If you look at the "Top Promoted Posts, by spending" chart, every bar where red portion is higher than the blue portion indicates a losing post - where author had spent more on promotion that yielded in rewards.

You're welcome. Thanks for starting on a topic that needs some analysis to help Steemians get better results.

If you look at the "Top Promoted Posts, by spending" chart, every bar where red portion is higher than the blue portion indicates a losing post - where author had spent more on promotion that yielded in rewards.

Aha...I see it now! I was more focused on the second chart, and then just looked around for negatives. The confirmation bias in action! Oops.

I would have called you on that! but you were faster lol :)

thank both of you for data analysis. but my opinion is at this stage where payouts are mostly determined by small group of whales. it is very difficult to find stable casual relationship behind this. hence, a minor factor like promotion fee, is even less unlikely to succeed. but statistical results are important for stimulating insights.

The relationship you're referring to is whether promoting the post had any affect on the reward, right? If that's the case I agree, there are a lot of other factors at play (e.g. bot lists, whale curation lists, being a friend of a whale).

Doesn't the conclusion still stand, however: users are paying too much for promoting their content?

maybe things will change after Tuesday

I've lost on every single one I've done. The only one that looks good that I've done I promoted after it had success.

I'm sorry to hear that. I hope for you it wasn't too much.

Another thing to take in consideration is of those who "won" are people who maybe would have gone huge either way. see jest promoted, fyrstikken and a lot of "names" [ timsaid ].
People that have whale support are skewing the stats and even they can't skew enough for the truth to be seen by all.
It won't work, EVER, at 50$/promo.
Why?
Simple, when you promote for 3$ you are promoting to me, to you, to ppl that have this kind of upvote power --3-10cents. you need 20 of us ot be profitable.
When you promoto 30$+ [ not to mention 100$ ] You are promoting to WHALES, period.
So promotion at the current price is a GameOfWhales, when it was supposed to be a gameofDolphins.
Sad but expected as everything with Steemit, it all goes back to the whales.

I still think it could change. Those who would probably "win" anyway might stop or at least pay less as the novelty wears off.

I think the biggest effect will come from dolphins and minnows promoting for less, which will drive down the upper-value required by the "big-shots".

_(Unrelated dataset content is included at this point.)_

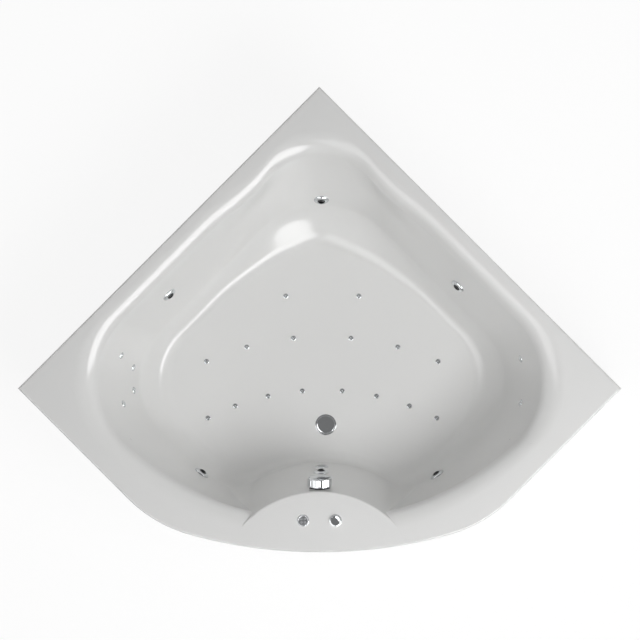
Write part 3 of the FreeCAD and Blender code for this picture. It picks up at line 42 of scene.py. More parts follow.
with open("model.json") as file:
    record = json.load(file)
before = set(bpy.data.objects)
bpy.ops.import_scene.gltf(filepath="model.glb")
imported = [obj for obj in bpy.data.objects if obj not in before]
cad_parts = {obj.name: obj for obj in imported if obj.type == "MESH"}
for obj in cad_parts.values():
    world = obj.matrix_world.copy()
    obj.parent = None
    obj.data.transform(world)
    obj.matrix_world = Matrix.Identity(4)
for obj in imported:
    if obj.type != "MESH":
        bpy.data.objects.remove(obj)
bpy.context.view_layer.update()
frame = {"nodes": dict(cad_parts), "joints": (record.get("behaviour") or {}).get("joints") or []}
MM = 0.001
R2 = math.sqrt(2)
JET_NAMES = ("apex", "left", "right", "front_left", "front_right", "island")
SHELL_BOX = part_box("tub_shell")
JOINTS = {joint["name"]: joint for joint in frame["joints"]}

# Places and fits shared by several pieces, in millimetres
WASTE_X, WASTE_Y = 12.0, -351.0  # middle of the waste
WASTE_BORE = 20.3  # radius of its hole in the floor
WALL_CLEAR = 6.0  # the panel's ends stop this far from the walls of the room
SEAT_SINK = 0.4  # the caps of the small jets sit this deep in the wall


# ---------------------------------------------------------------- settings
def size(name, description, default):
    """A length in metres that the user can change."""
    return bpy.props.FloatProperty(name=name, description=description, default=default, min=0.0,
                                   unit="LENGTH", precision=4)


def colour(name, description, code):
    """A finish's colour, given as sRGB hex, that the user can change."""
    return bpy.props.FloatVectorProperty(name=name, description=description, default=linear(code), size=3,
                                         min=0.0, max=1.0, subtype="COLOR")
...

There is of course the chance that the "big-shots" won't adjust and the upper value remains, effectively pricing out dolphins and especially minnows. I think this was your point, and I'm worried too.

  ·  8 years ago (edited)

Your argument fails if whales look at the promoted page and decide to upvote stuff there, which does happen.

I do not think my argument fails, i'm sure you and other whales do look at that and sometimes upvote, but it's still a price that you pay for the eyeballs of 5-10 people who can upvote 100$+. It just doesn't look ok to me that way.
But agree to disagree :D

Thank you for doing an in depth analysis and sharing it with the SteemIt community.
I agree. Those who promote their post will learn over time what their potential profit could be and then adjust their promotion cost accordingly.

Steem on,
Mike

Thanks. I hope it does find a good equilibrium.

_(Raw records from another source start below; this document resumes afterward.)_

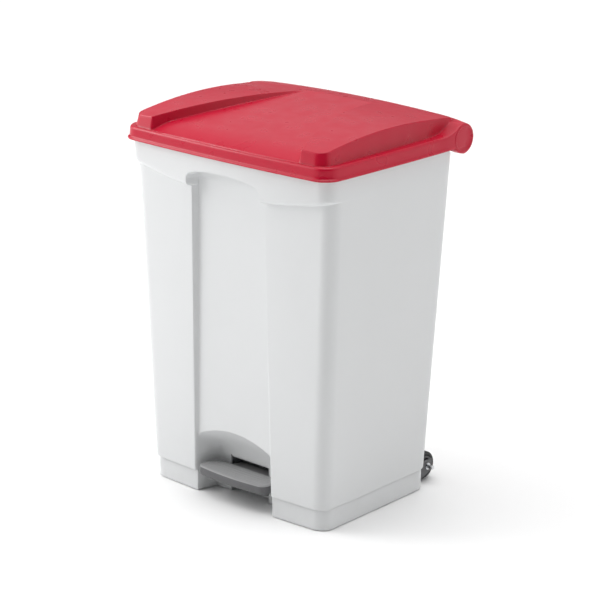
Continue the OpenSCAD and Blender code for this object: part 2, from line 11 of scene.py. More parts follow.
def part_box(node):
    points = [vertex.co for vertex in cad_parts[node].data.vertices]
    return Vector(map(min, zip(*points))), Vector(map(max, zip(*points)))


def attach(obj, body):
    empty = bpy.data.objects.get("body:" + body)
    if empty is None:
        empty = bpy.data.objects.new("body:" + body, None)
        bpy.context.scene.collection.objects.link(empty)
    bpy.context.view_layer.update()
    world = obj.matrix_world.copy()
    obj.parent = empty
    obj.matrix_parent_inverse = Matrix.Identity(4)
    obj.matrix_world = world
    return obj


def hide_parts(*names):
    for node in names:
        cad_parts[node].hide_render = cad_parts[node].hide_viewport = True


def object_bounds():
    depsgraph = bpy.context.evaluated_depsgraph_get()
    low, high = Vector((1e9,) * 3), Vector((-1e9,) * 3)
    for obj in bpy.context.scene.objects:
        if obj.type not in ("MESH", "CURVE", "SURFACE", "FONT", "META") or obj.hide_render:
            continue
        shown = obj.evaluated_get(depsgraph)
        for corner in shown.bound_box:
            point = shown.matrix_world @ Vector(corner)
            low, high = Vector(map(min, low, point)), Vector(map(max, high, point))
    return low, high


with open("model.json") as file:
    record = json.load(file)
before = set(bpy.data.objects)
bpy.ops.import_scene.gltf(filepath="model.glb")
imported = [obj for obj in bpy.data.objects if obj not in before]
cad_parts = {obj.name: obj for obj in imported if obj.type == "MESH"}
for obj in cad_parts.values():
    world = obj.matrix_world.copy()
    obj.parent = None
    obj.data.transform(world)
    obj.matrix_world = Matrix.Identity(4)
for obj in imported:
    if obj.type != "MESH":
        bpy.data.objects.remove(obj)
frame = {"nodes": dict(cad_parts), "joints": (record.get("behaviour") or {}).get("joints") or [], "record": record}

# Shapes are worked out in millimetres, X across, -Y the front, +Z up, and meshes are in metres.
MM = 0.001
CAD_LOW, CAD_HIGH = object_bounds()

joint = {j["name"]: j for j in frame["joints"]}
HINGE_Y, HINGE_Z = (v / MM for v in joint["lid_hinge"]["pos_m"][1:])

# Tub: at the seam it has these sides, and up to the lip they move outwards by the flare or the rake
TUB_HALF_W, TUB_FRONT, TUB_REAR = 201.0, -150.0, 129.0
FRONT_FLARE, REAR_FLARE = 23.5, 29.0
FRONT_RAKE, REAR_RAKE = 6.0, 23.0
SEAM_Z, LIP_Z, RIM_Z = 38.6, 610.0, 618.0
CORNER_R, FRONT_BOW, WALL = 26.0, 6.0, 3.5
TUB_MIDDLE = np.array([0.0, -10.0])
# The band under the lip, the channel down the middle of the front with an arch over it, and the niche,
# where the pedal comes out of its slot
BAND_FOOT, BAND_CLIMB, BAND_HALF_W = 548.0, 24.0, 226.0
BAND_DEPTH, BAND_HEIGHT = 10.0, 9.0
CHANNEL_HALF_W, CHANNEL_TAPER, CHANNEL_Y = 87.5, 8.5, -149.0
ARCH_HALF_W, ARCH_FOOT, ARCH_RISE = 79.0, 568.0, 15.0
NICHE_HALF_W, NICHE_TOP, NICHE_FALL, NICHE_Y = 84.0, 128.0, 20.0, -111.0
SLOT_HALF_W, SLOT_TOP, SLOT_REACH = 44.0, 68.0, 12.0
# The lift rod's groove in the rear wall, and the tub's floor
GROOVE_HALF_W, GROOVE_DEPTH = 14.0, 22.0
FLOOR_Z = 64.0

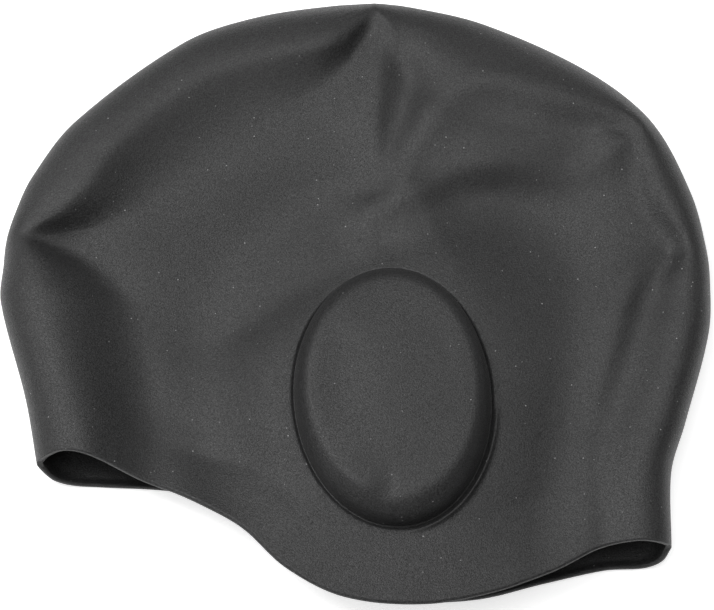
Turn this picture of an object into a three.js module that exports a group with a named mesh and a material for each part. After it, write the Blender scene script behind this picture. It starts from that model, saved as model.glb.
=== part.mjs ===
import * as THREE from "three";

// Moulded silicone swim cap with ear pockets, lying flat on its side.
// Millimetres, +Z up. +X is the nape, -X the forehead, +Y the crown, -Y the mouth the head goes into.
// The cap is one thin shell: an upper and a lower layer that meet along the fold line.

// Wall
const WALL = 1.0;
const RIM_WALL = 1.4;
const RIM_BEAD = 4;

// Ear pockets: one faces up, its twin faces down and carries the cap on its flat bottom.
// The walls reach in to a share of the oval and are rounded over; the upper pocket's top is domed a little.
const POCKET_X = 11.2;
const POCKET_Y = -39;
const POCKET_HALF_WIDTH = 31.3;
const POCKET_HALF_LENGTH = 43.8;
const POCKET_TILT_DEG = 4;
const POCKET_FLAT_SHARE = 0.81;
const POCKET_ROUNDING = 2;
const UPPER_POCKET_RISE = 11;
const UPPER_POCKET_DOME = 0.8;
const LOWER_POCKET_DROP = 9.5;

// Height of the upper layer at the pocket's foot and far from it, and how fast each layer sinks away
const UPPER_FOOT_Z = 17.5;
const UPPER_LOW_Z = 10;
const UPPER_SINK = 42;
const LOWER_SINK = 48;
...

That data is what I expected - the benefit of promotion would be from getting more eyeballs that you hope will convert into followers and upvote your future posts. Atleast that is really the only place I see potential value

As I responded to @furion's post the main reason in my opinion for promoting is to get more people to read your posts and develop a greater following. The profitability depends on lots of other factors that you can't really do anything about. However if one looks at it long term, then promotion may pay off by increasing the attention your posts get over a period of time. Hence your future posts may get that high SP attention even if your promoted one did not. One can think of it as an investment in your profile.

@roelandp made the same comment above, and it's true, there are other factors at play and you profit in other ways. At the same time, we don't know that for sure. It's something we think or hope might be true. It's be a nice way to justify the loss.

Of course.

Thanks for sharing this material. I like what you posted. Thank you so much

Good info thank you for posting

I see. Thanks for your post!

I had to wonder why the "promote" button was added.
I never thought it would pay off.
And now I'm wondering how much they expected to rake in from it.

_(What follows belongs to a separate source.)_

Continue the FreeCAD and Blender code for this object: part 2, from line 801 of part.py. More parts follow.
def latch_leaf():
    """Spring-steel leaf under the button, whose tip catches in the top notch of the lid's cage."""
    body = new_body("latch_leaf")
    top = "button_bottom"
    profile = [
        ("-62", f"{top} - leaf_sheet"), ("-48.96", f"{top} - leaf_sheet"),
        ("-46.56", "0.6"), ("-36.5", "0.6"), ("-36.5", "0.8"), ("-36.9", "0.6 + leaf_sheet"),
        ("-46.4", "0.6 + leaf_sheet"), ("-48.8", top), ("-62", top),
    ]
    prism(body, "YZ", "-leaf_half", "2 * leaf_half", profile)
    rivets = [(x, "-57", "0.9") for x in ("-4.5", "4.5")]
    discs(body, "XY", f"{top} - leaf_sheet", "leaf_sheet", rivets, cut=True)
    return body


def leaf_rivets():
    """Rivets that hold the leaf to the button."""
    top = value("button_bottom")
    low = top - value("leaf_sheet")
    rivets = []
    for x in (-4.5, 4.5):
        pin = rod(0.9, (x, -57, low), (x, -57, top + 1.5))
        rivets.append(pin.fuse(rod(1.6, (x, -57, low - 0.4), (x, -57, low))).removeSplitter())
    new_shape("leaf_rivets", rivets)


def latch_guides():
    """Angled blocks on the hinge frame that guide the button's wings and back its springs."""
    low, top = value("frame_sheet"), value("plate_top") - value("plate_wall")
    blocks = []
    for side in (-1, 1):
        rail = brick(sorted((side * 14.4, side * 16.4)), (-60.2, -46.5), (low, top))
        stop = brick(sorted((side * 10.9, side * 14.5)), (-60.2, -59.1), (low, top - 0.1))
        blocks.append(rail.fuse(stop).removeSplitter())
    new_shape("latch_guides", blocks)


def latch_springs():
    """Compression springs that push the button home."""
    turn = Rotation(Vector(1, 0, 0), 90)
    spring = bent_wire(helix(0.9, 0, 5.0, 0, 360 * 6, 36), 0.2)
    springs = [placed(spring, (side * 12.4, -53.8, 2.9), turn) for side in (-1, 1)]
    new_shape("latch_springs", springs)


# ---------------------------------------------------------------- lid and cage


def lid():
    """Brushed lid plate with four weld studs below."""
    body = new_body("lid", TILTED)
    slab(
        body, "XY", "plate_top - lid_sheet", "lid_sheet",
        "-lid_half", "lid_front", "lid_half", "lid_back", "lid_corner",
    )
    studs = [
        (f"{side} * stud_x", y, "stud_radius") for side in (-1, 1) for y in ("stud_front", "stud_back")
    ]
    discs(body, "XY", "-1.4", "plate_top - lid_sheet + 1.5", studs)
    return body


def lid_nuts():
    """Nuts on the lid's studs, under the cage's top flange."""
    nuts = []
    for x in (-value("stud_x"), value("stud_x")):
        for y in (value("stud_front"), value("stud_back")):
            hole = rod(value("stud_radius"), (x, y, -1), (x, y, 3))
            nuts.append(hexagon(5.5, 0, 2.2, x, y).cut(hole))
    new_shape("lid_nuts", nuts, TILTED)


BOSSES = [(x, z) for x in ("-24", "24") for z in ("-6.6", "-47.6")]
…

This is a naive comment. Search for the promotion posts to read more about it. In summary, the @null account is owned by no-one and the Steem dollars it receives are "lost".

Interesting insight.

Will many people check the Promoted feed? I think there should be a feed that combines top posts by boost, activity and earnings. Could be a tricky algorithm to get right.

It is possible to get a top promoted post on some tags with a few cents, but that depends on people actually looking there. I've had people boost my posts for me with a dollar, but they still didn't make much. It's still down to getting seen by a whale and they may not be checking promoted.

Good idea, thank you, I will promote my post just now.

Done it. Let's see :-)

I suspected this was the case.

I've promoted my posts before, to get more eyes on it and/or to increase following. It would be great to have actual numbers, and so I rarely promote.

That is interesting and kind of what I was suspecting just by glancing through the promoted posts section... The biggest payers skew the results.

Thanks, I was wondering what the percentages were.

Interesting but two major points here:

  • promoting doesn't assure your article will be profitable, just increase chances (at some cost)
  • profitable article might not be necessarily the goal. Visibility and publicity is. When you advertise something that will boost profit otherwise (through increased future selling, better support, etc.)